Praise be our redundancy?
I’m a bit of a dinosaur. The fact that I am posting this video six months after it was shot proves this. My discomfort with social media means that for the last eight years I have avoided doing much online beyond reading email, blogging in spurts, wasting time on YouTube and scrolling through The Guardian. I have never understood how the internet aids what I do as a writer. It’s an obvious promotion tool, but, so far, it has had little impact on what I actually write. It has been noted that we writers of literary fiction and poetry act as though the internet did not exist, and I think it’s because the model/medium – pen and paper – is still the same, as is the aim – publication. I am aware that this is evidence of a chronic lack of imagination.
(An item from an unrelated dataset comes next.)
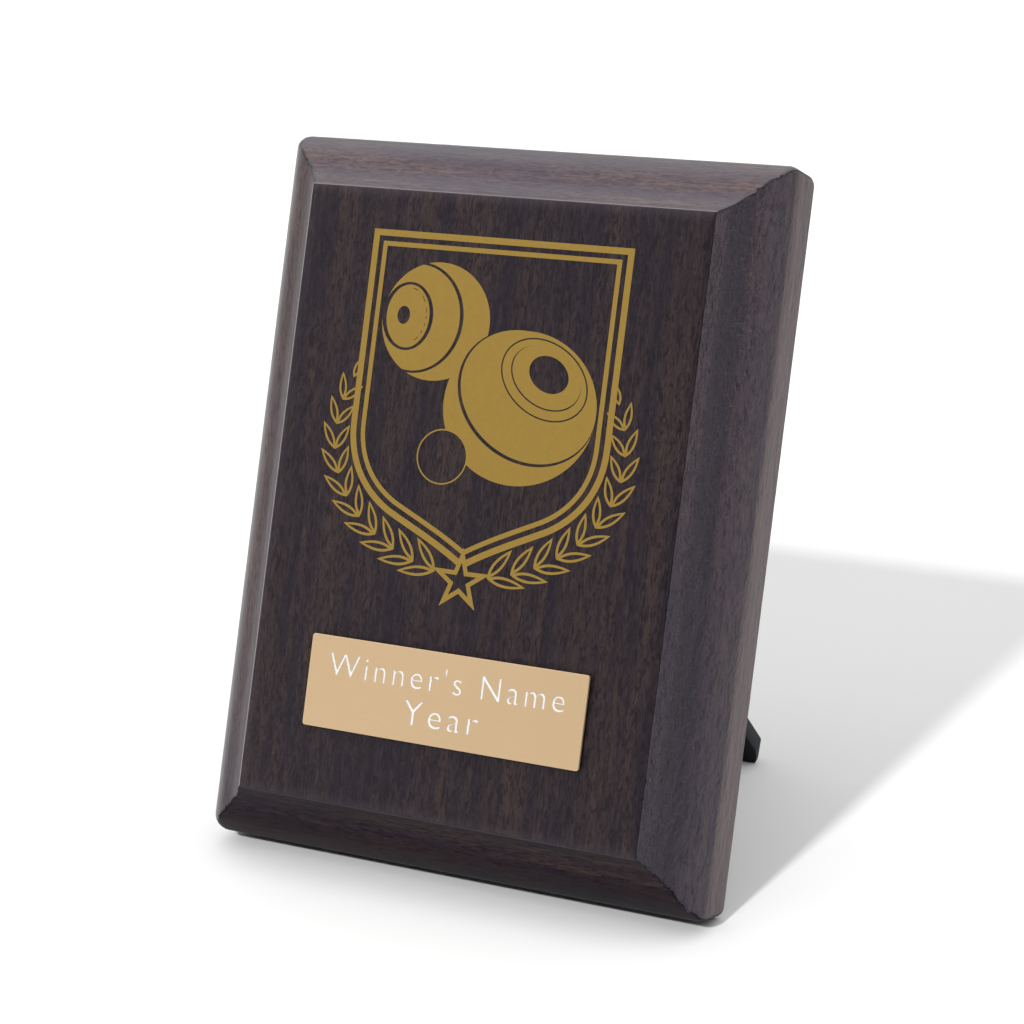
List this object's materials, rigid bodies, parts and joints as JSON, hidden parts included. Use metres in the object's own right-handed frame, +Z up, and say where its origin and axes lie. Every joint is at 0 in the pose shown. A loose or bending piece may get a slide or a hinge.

After yesterday’s post, I was wondering how I might be creative without having to produce anything. What I really mean is how I can be creative without falling into the inevitable trap of publishing / printing / distribution / old school reviews. My suggestion that the next phase of literature be as difficult for critics as possible finds an analogy in this video by Roger McNamee; I don’t claim to be as knowledgeable as he is, or to necessarily understand the implications of HTML5 (he doesn’t either). But as someone who essentially identifies as a writer – worse, a writer of poetry – and who has no practical skills beyond a basic understanding of html, I found his emphasis on content and creativity exciting. Much more interesting than the “social” emphasis you usually hear about and which makes me want to quit humanity all together. If you too are feeling a little strange or as if you’ve missed something over the last decade, take heart.